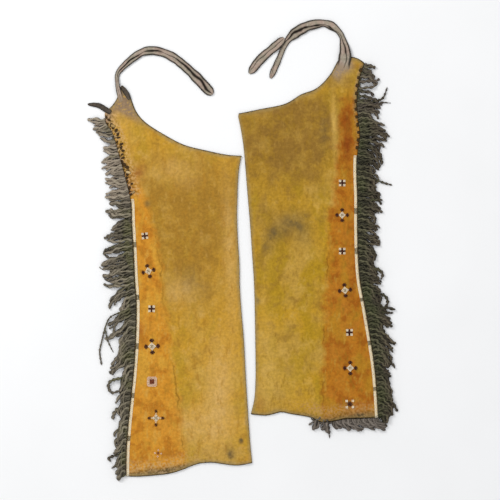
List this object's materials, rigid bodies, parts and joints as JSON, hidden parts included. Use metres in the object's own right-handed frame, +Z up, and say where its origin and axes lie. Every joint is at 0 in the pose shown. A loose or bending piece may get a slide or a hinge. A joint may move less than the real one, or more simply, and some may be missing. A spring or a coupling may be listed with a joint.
{
  "type": "leather chaps",
  "caption": "Pair of painted hide leggings with side fringe, a bead lane and a hide tie at each hip, laid flat side by side.",
  "frame": {"origin": "middle of the pair's footprint, on the surface that it lies on", "axes": "+X to the right across both legs, +Y up the legs from hem to hip, +Z up out of the surface"},
  "size_m": [0.7854, 1.1635, 0.0092],
  "materials": {
    "painted_hide": "soft tanned hide rubbed with yellow and orange earth paint, dry and matt, with stains",
    "bare_hide": "soft tanned hide, matt, lightly stained with yellow paint",
    "fringe_hide": "twisted hide thongs, dark olive brown, dry and matt",
    "tie_hide": "rolled grey tan hide, worn and creased",
    "beads": "opaque cream glass beads with a few dark ones"
  },
  "bodies": {
    "root": {"left_front_panel": "painted_hide", "left_back_panel": "bare_hide", "left_bead_lane": "beads", "left_fringe": "fringe_hide", "left_tie": "tie_hide", "right_front_panel": "painted_hide", "right_back_panel": "bare_hide", "right_bead_lane": "beads", "right_fringe": "fringe_hide", "right_hem_fringe": "fringe_hide", "right_tie": "tie_hide", "right_tie_tail": "tie_hide"}
  },
  "joints": []
}
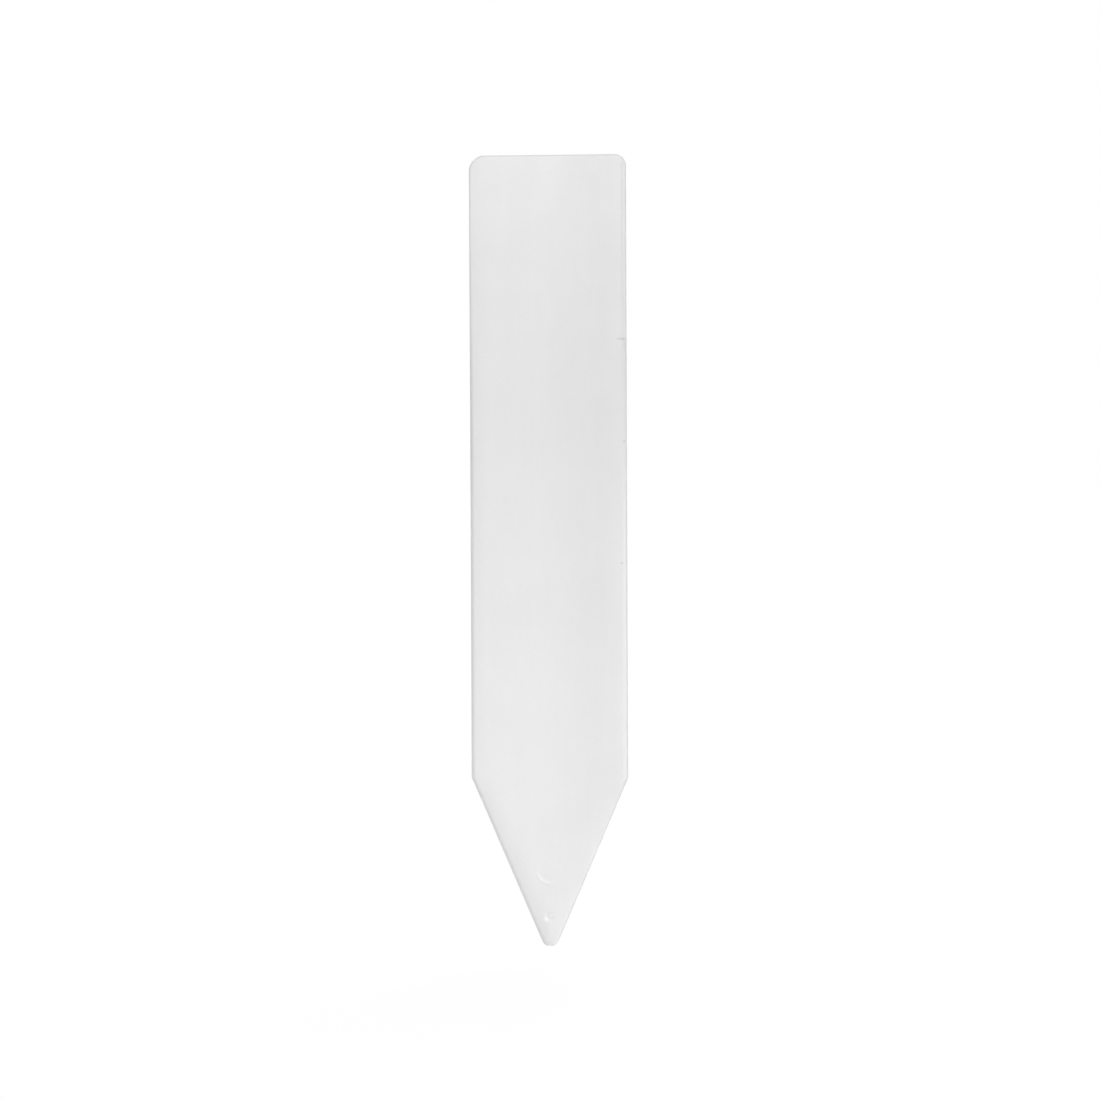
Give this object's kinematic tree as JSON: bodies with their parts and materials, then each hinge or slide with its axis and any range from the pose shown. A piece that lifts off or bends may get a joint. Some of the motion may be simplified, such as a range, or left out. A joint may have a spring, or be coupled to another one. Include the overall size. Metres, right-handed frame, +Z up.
{
  "type": "plant label stake",
  "caption": "Flat white plastic plant label with a square writing field, rounded top corners and a tapered tip that is pushed into potting soil.",
  "frame": {"origin": "centre of the end of the tip, midway through the thickness: the lowest point of the label as it stands in a pot", "axes": "+Z up along the length, from the tip to the top edge; +X to the right of the writing face; the writing face looks along -Y and the back along +Y"},
  "size_m": [0.02, 0.0008, 0.1],
  "materials": {
    "white_plastic": "plain white, slightly translucent, fine matt mould texture with a soft sheen"
  },
  "bodies": {
    "root": {"label_stake": "white_plastic"}
  },
  "joints": []
}
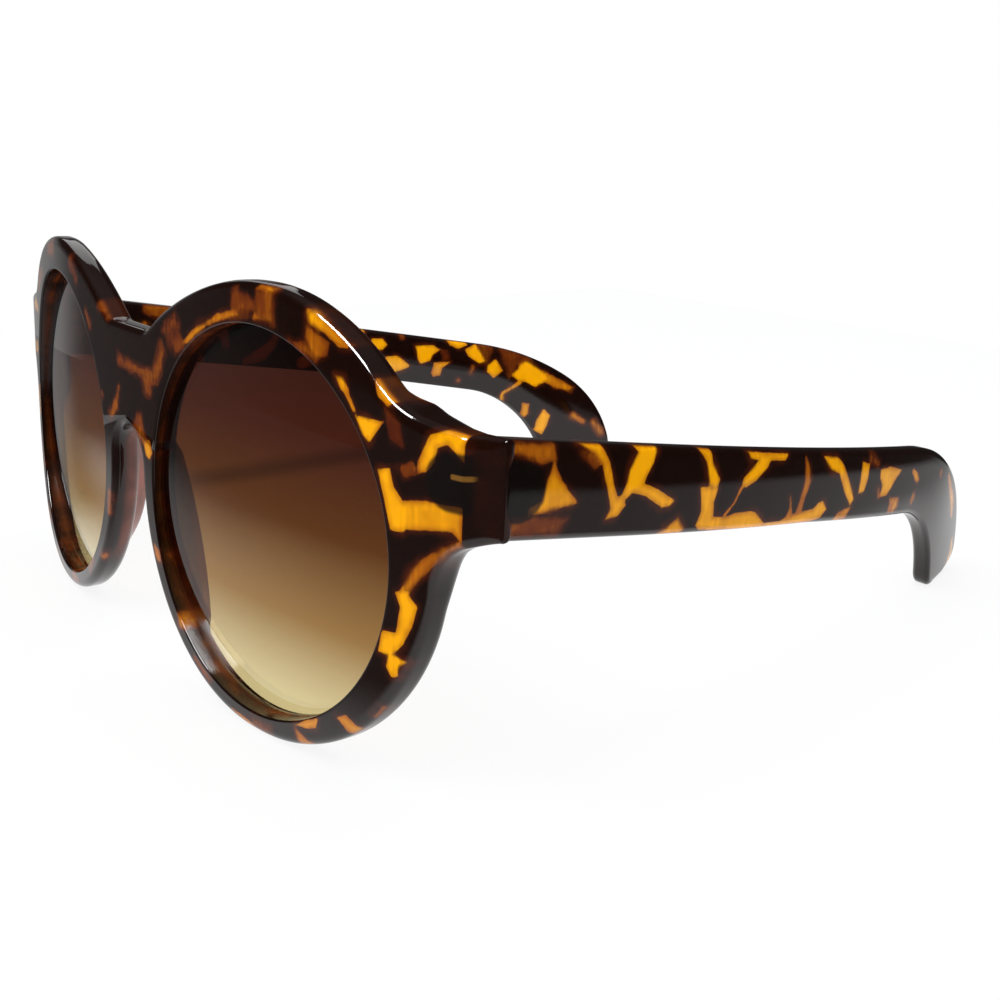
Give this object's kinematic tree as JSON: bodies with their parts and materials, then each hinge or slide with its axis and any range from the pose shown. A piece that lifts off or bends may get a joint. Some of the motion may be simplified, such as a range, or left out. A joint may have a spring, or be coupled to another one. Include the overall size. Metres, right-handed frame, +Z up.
{
  "type": "sunglasses",
  "caption": "Round sunglasses: a thick moulded front with its own nose pads, tinted lenses in grooves, and folding temples with hooked ear ends on screwed hinges.",
  "frame": {"origin": "on the level surface that the pair stands on, under the middle of its bounding box", "axes": "+X to the wearer's left, +Y backwards along the open temples, +Z up"},
  "size_m": [0.148, 0.1429, 0.0603],
  "materials": {
    "shell": "polished",
    "lens": "polished",
    "hinge_metal": "polished"
  },
  "bodies": {
    "front": {"front_frame": "shell", "lens_left": "lens", "lens_right": "lens", "front_hinge_left": "hinge_metal", "front_hinge_right": "hinge_metal", "hinge_screw_left": "hinge_metal", "hinge_screw_right": "hinge_metal"},
    "left_temple": {"temple_left": "shell", "temple_hinge_left": "hinge_metal"},
    "right_temple": {"temple_right": "shell", "temple_hinge_right": "hinge_metal"}
  },
  "joints": [
    {"name": "left_fold", "type": "hinge", "parent": "front", "child": "left_temple", "pos_m": [0.068, -0.05526, 0.0405], "axis": [0, 0.0279, 0.9996], "range_deg": [0, 80]},
    {"name": "right_fold", "type": "hinge", "parent": "front", "child": "right_temple", "pos_m": [-0.068, -0.05526, 0.0405], "axis": [0, 0.0279, 0.9996], "range_deg": [-72, 0]}
  ]
}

○ ○ ○

Print every entry exactly as it appears.

| FULL ANSWER |
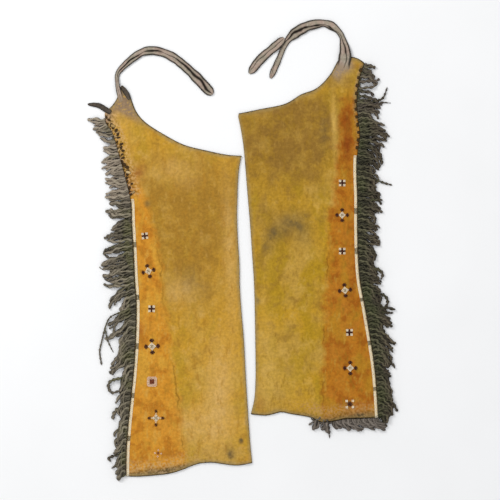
List this object's materials, rigid bodies, parts and joints as JSON, hidden parts included. Use metres in the object's own right-handed frame, +Z up, and say where its origin and axes lie. Every joint is at 0 in the pose shown. A loose or bending piece may get a slide or a hinge. A joint may move less than the real one, or more simply, and some may be missing. A spring or a coupling may be listed with a joint.
{
  "type": "leather chaps",
  "caption": "Pair of painted hide leggings with side fringe, a bead lane and a hide tie at each hip, laid flat side by side.",
  "frame": {"origin": "middle of the pair's footprint, on the surface that it lies on", "axes": "+X to the right across both legs, +Y up the legs from hem to hip, +Z up out of the surface"},
  "size_m": [0.7854, 1.1635, 0.0092],
  "materials": {
    "painted_hide": "soft tanned hide rubbed with yellow and orange earth paint, dry and matt, with stains",
    "bare_hide": "soft tanned hide, matt, lightly stained with yellow paint",
    "fringe_hide": "twisted hide thongs, dark olive brown, dry and matt",
    "tie_hide": "rolled grey tan hide, worn and creased",
    "beads": "opaque cream glass beads with a few dark ones"
  },
  "bodies": {
    "root": {"left_front_panel": "painted_hide", "left_back_panel": "bare_hide", "left_bead_lane": "beads", "left_fringe": "fringe_hide", "left_tie": "tie_hide", "right_front_panel": "painted_hide", "right_back_panel": "bare_hide", "right_bead_lane": "beads", "right_fringe": "fringe_hide", "right_hem_fringe": "fringe_hide", "right_tie": "tie_hide", "right_tie_tail": "tie_hide"}
  },
  "joints": []
}
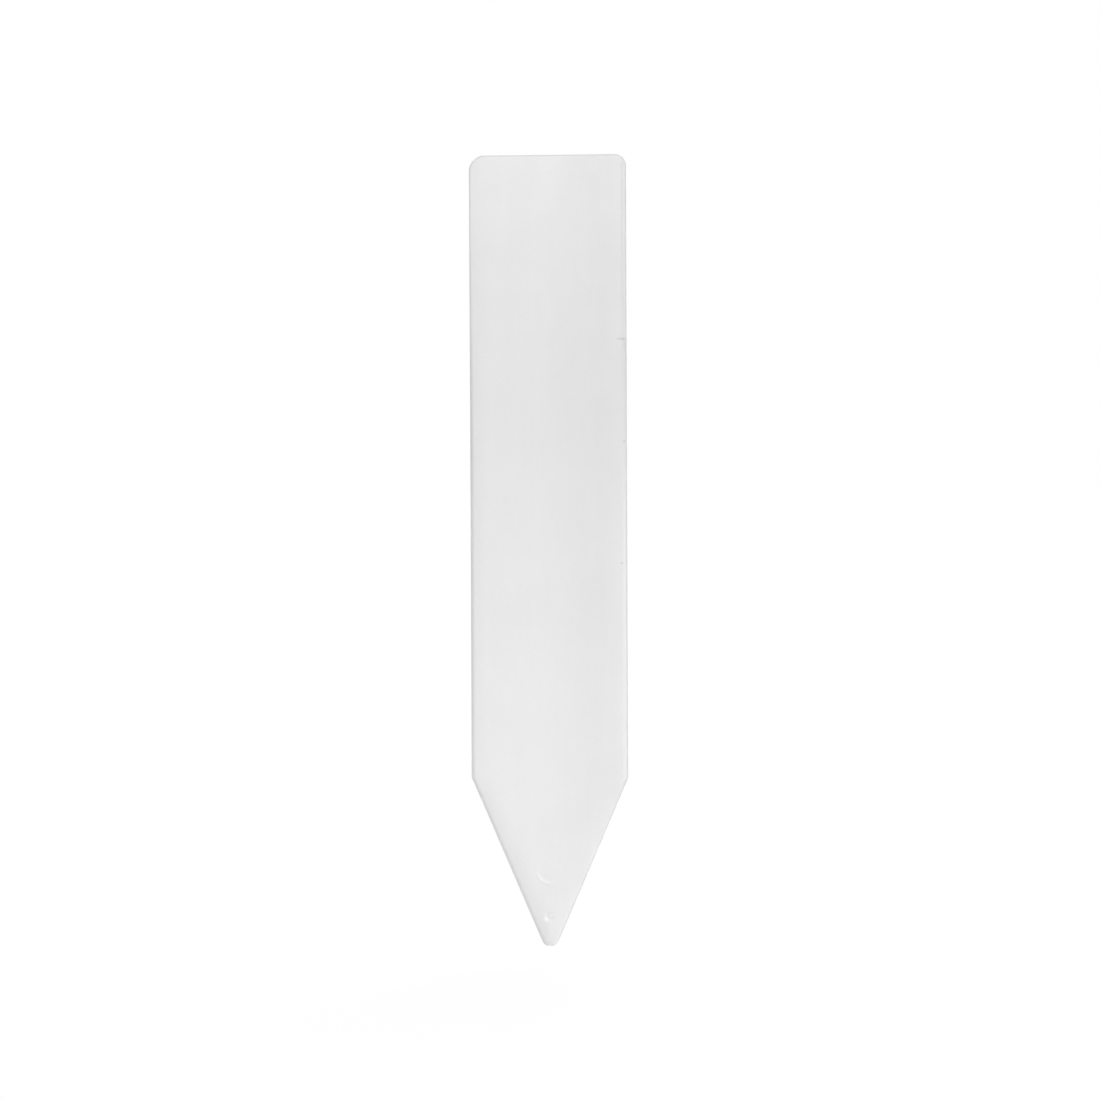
Give this object's kinematic tree as JSON: bodies with their parts and materials, then each hinge or slide with its axis and any range from the pose shown. A piece that lifts off or bends may get a joint. Some of the motion may be simplified, such as a range, or left out. A joint may have a spring, or be coupled to another one. Include the overall size. Metres, right-handed frame, +Z up.
{
  "type": "plant label stake",
  "caption": "Flat white plastic plant label with a square writing field, rounded top corners and a tapered tip that is pushed into potting soil.",
  "frame": {"origin": "centre of the end of the tip, midway through the thickness: the lowest point of the label as it stands in a pot", "axes": "+Z up along the length, from the tip to the top edge; +X to the right of the writing face; the writing face looks along -Y and the back along +Y"},
  "size_m": [0.02, 0.0008, 0.1],
  "materials": {
    "white_plastic": "plain white, slightly translucent, fine matt mould texture with a soft sheen"
  },
  "bodies": {
    "root": {"label_stake": "white_plastic"}
  },
  "joints": []
}
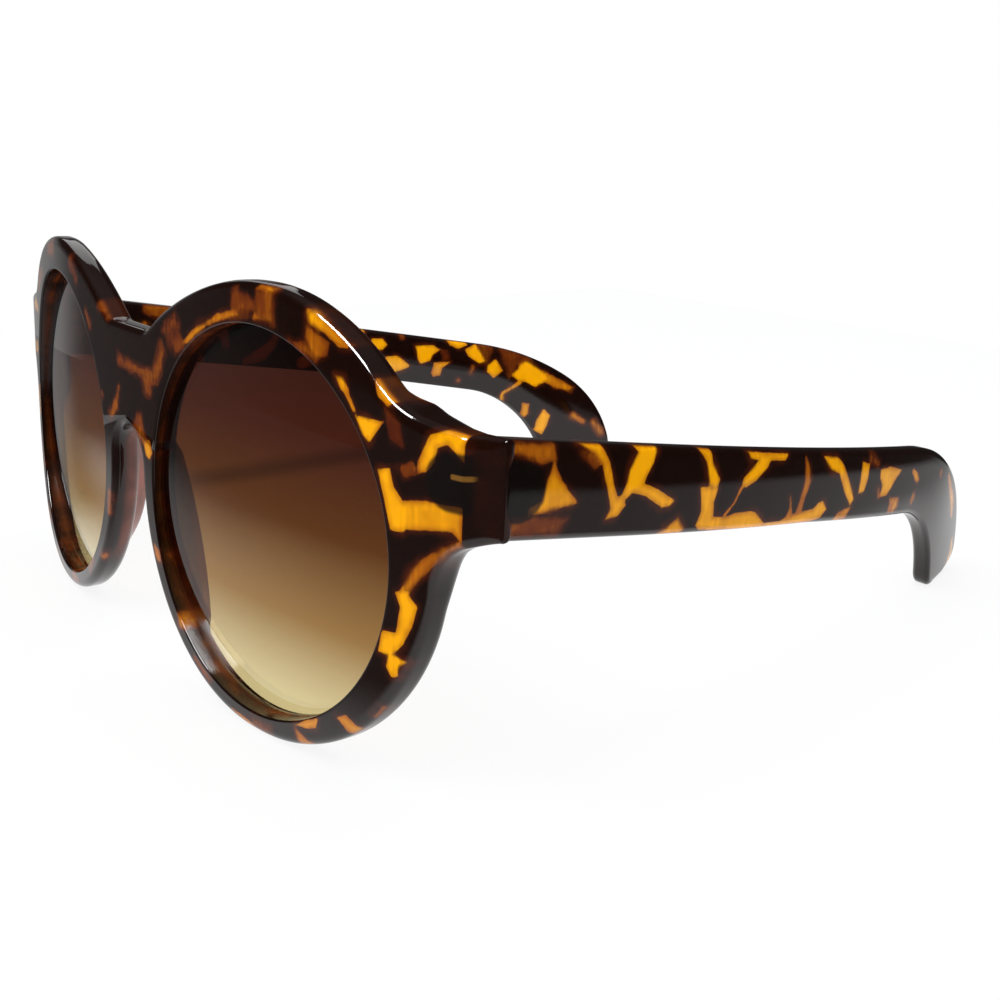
Give this object's kinematic tree as JSON: bodies with their parts and materials, then each hinge or slide with its axis and any range from the pose shown. A piece that lifts off or bends may get a joint. Some of the motion may be simplified, such as a range, or left out. A joint may have a spring, or be coupled to another one. Include the overall size. Metres, right-handed frame, +Z up.
{
  "type": "sunglasses",
  "caption": "Round sunglasses: a thick moulded front with its own nose pads, tinted lenses in grooves, and folding temples with hooked ear ends on screwed hinges.",
  "frame": {"origin": "on the level surface that the pair stands on, under the middle of its bounding box", "axes": "+X to the wearer's left, +Y backwards along the open temples, +Z up"},
  "size_m": [0.148, 0.1429, 0.0603],
  "materials": {
    "shell": "polished",
    "lens": "polished",
    "hinge_metal": "polished"
  },
  "bodies": {
    "front": {"front_frame": "shell", "lens_left": "lens", "lens_right": "lens", "front_hinge_left": "hinge_metal", "front_hinge_right": "hinge_metal", "hinge_screw_left": "hinge_metal", "hinge_screw_right": "hinge_metal"},
    "left_temple": {"temple_left": "shell", "temple_hinge_left": "hinge_metal"},
    "right_temple": {"temple_right": "shell", "temple_hinge_right": "hinge_metal"}
  },
  "joints": [
    {"name": "left_fold", "type": "hinge", "parent": "front", "child": "left_temple", "pos_m": [0.068, -0.05526, 0.0405], "axis": [0, 0.0279, 0.9996], "range_deg": [0, 80]},
    {"name": "right_fold", "type": "hinge", "parent": "front", "child": "right_temple", "pos_m": [-0.068, -0.05526, 0.0405], "axis": [0, 0.0279, 0.9996], "range_deg": [-72, 0]}
  ]
}